Still Life
We can never fully comprehend the inner pain and suffering of others.
Reza Baharvand
Construction and Destruction in the Large Frame
1. In the Ghent Museum of Art there is a still life painting by Willem Claesz Heda in the foreground of which we see messy artwork tables with half-eaten cakes, peeled lemons, and collapsed wine glasses. In the background, there is a palace that stands firm and solid bearing absolutely no sign of damage. This 17th-century still life is in total contrast to Reza Baharvand’s latest body of works.
Unlike the Dutch still life, objects offered to the viewer in Baharvand’s foregrounds are associated with a luxurious lifestyle. They are not only intact and completely safe from damage, but they have also been gilded for a brighter and more eye-catching appearance, similar to objects spotlighted in store windows. In contrast to this artificial and showcased space, we are faced with ruins in the background: War-stricken urban areas that have been constructed with great care and obsession only to be mercilessly destroyed by their maker.
In the Dutch still life, in order to show the ephemeral nature of life, objects such as skulls, half-finished wine glasses, and sand clocks are portrayed in the foreground making the viewer sense his own immediacy to life’s transit nature. In Baharvand’s works, proximity to ruin has given way to distance from it. The ruin is in the background where it casts its spell on the objects before it. With this change in the arrangement of things, the painter has defamiliarized the well-known order found in still life paintings.
2. Man is generally absent in still life and when not totally absent, he has an indirect presence. In Baharvan’s work, the objects in the foreground convey man’s sense of relief from the ruin in the background. Man is absent too however his indirect presence is traceable through the ruins in the distance and the gilded work in the front.

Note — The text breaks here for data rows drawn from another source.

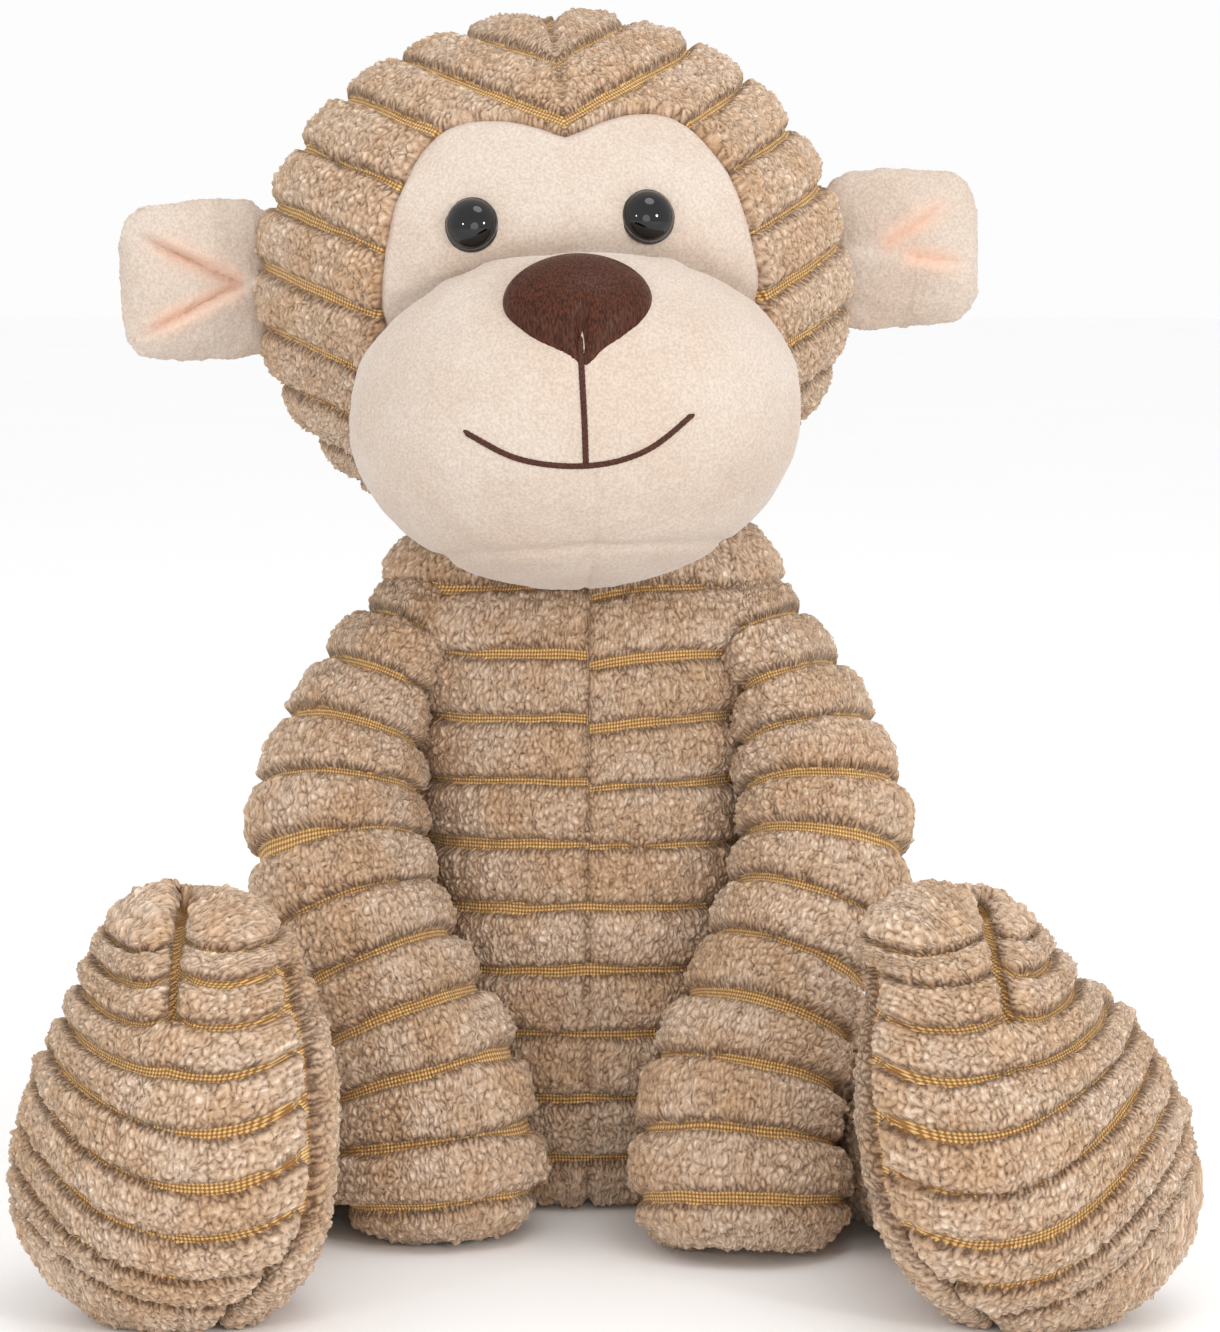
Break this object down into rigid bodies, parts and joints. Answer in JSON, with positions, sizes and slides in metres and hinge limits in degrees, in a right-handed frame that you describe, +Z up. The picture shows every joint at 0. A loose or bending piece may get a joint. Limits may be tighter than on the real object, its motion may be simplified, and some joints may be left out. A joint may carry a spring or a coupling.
{
  "type": "stuffed toy monkey",
  "caption": "Seated soft monkey in wide-wale plush with a cream face, muzzle and ears, domed eyes, padded nose, hanging arms and feet that stand up.",
  "frame": {"origin": "middle of the flat seat panel, on the floor that the toy sits on", "axes": "+Z up, -Y the way that the toy faces, +X towards its own left"},
  "size_m": [0.2554, 0.2073, 0.2874],
  "materials": {
    "plush": "wide wale of cut pile on a woven gold ground",
    "cream": "short dense pile",
    "nose": "smooth satin-faced pile",
    "thread": "embroidery thread",
    "eye": "polished",
    "washer": "moulded",
    "stuffing": "loose polyester fibre",
    "pouch": "plain woven bag"
  },
  "bodies": {
    "torso": {"torso_front_left": "plush", "torso_front_right": "plush", "torso_back_left": "plush", "torso_back_right": "plush", "seat_panel": "plush", "pellet_pouch": "pouch", "torso_stuffing": "stuffing"},
    "neck": {"neck_seam": "thread"},
    "head": {"hood_left": "plush", "hood_right": "plush", "face_panel": "cream", "head_stuffing": "stuffing", "muzzle_left": "cream", "muzzle_right": "cream", "chin_panel": "cream", "muzzle_stuffing": "stuffing", "nose": "nose", "mouth_stitching": "thread", "left_eye": "eye", "left_eye_washer": "washer", "right_eye": "eye", "right_eye_washer": "washer"},
    "left_arm": {"left_arm_back": "plush", "left_arm_front": "plush", "left_arm_stuffing": "stuffing"},
    "left_leg": {"left_foot_sole": "plush", "left_foot_upper": "plush", "left_leg_top": "plush", "left_leg_under": "plush", "left_foot_stuffing": "stuffing", "left_leg_stuffing": "stuffing"},
    "left_ear": {"left_ear_front": "cream", "left_ear_back": "cream"},
    "right_arm": {"right_arm_back": "plush", "right_arm_front": "plush", "right_arm_stuffing": "stuffing"},
    "right_leg": {"right_foot_sole": "plush", "right_foot_upper": "plush", "right_leg_top": "plush", "right_leg_under": "plush", "right_foot_stuffing": "stuffing", "right_leg_stuffing": "stuffing"},
    "right_ear": {"right_ear_front": "cream", "right_ear_back": "cream"}
  },
  "joints": [
    {"name": "neck_turn", "type": "hinge", "parent": "torso", "child": "neck", "pos_m": [-0.004, 0.004, 0.16], "axis": [0, 0, 1], "range_deg": [-30, 30], "stiffness_Nm_per_rad": 0.25},
    {"name": "neck_nod", "type": "hinge", "parent": "neck", "child": "head", "pos_m": [-0.004, 0.004, 0.16], "axis": [1, 0, 0], "range_deg": [-15, 5], "stiffness_Nm_per_rad": 0.6},
    {"name": "left_shoulder", "type": "hinge", "parent": "torso", "child": "left_arm", "pos_m": [0.041, -0.003, 0.137], "axis": [-0.9968, 0, -0.0797], "range_deg": [0, 55]},
    {"name": "right_shoulder", "type": "hinge", "parent": "torso", "child": "right_arm", "pos_m": [-0.041, -0.003, 0.137], "axis": [-0.9968, 0, 0.0797], "range_deg": [0, 55]},
    {"name": "left_hip", "type": "hinge", "parent": "torso", "child": "left_leg", "pos_m": [0.045, -0.008, 0.025], "axis": [0.9511, 0.309, 0], "range_deg": [-8, 70]},
    {"name": "right_hip", "type": "hinge", "parent": "torso", "child": "right_leg", "pos_m": [-0.045, -0.008, 0.025], "axis": [0.9511, -0.309, 0], "range_deg": [-8, 70]},
    {"name": "left_ear_fold", "type": "hinge", "parent": "head", "child": "left_ear", "pos_m": [0.06467, 0.00456, 0.23272], "axis": [-0.0434, -0.0042, 0.999], "range_deg": [-20, 20], "stiffness_Nm_per_rad": 0.02},
    {"name": "right_ear_fold", "type": "hinge", "parent": "head", "child": "right_ear", "pos_m": [-0.08251, -0.00961, 0.22627], "axis": [-0.0434, -0.0042, 0.999], "range_deg": [-20, 20], "stiffness_Nm_per_rad": 0.02}
  ]
}
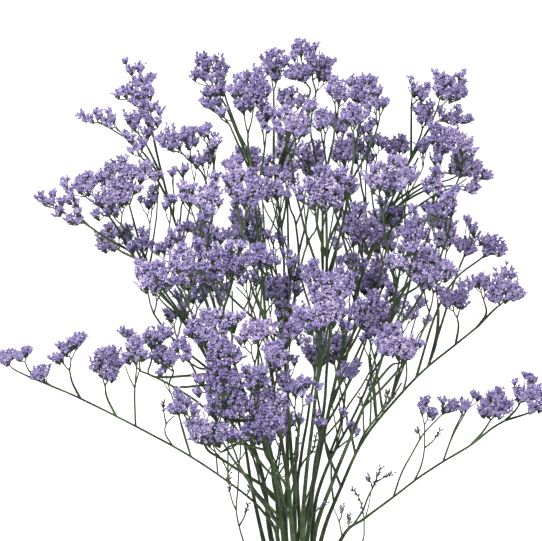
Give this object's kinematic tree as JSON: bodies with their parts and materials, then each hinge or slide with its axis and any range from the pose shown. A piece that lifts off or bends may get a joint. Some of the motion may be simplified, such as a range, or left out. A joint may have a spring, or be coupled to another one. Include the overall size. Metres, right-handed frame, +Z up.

3. Still life is a set of everyday objects within a small frame. Baharvand’s works are totally devoid of such an arrangement of everyday objects. In each painting, a single object represents a luxurious lifestyle, with its glitz and glamour reinforced by the glittering material applied by the painter. Moreover, in this series, huge canvasses replace the traditionally small still life canvas. The viewer faces a large object that attempts to mask the ruins in the background. Nevertheless, the ruin is not masked but rather accentuated.
“Destruction” is the central theme of Baharvand’s present body of works. He constructs and destroys, and to further highlight the “destruction” he puts an object before the viewer and displays creation and destruction next to each other.
Dr. Amir Nasri
The splendor of the Ruins
The idea of ruin and destruction being splendid and breathtaking in a positive sense troubles the subjective basis of ethics and the very foundation of human values. It is with this idea in mind that the paintings of Reza Baharvand call to mind Jacques Derrida’s Deconstruction. In this Weltanschauung, destruction is simultaneous with reconstruction and rebuilding. In other words, what appears as a pictorial emergence in a work of art, or the platform for a comely subject, is the result of splendid destruction which is difficult to distinguish from the reconstruction of the piece, or to identify the primacy of either one. Behind all the pieces of the collection, Baharvand has pictured ruined urban spaces that looked different not long ago. The background is accurately and realistically created and then, deliberately corrupted and disintegrated. In other words, he adds ruin upon ruin. But what comes into our view in the anterior or the foreground of his work, according to poststructuralist philosophers, is “the removal of the veil”, i.e. the removal of veil from a bitter truth from the war and from the world that has deeply affected the artist pushing him to create this works. Adorned lit chandeliers, scattered balls, shiny shoes and sumptuous thrones drained of the meaning of rest and leisure are the consequence of this removal of the veil which the artist has envisioned. In fact, in all the pieces, pondering the critical contrast witnessed between the background and the foreground, both in form and theme, draws us closer to Reza Baharvand’s worldview as created in this collection.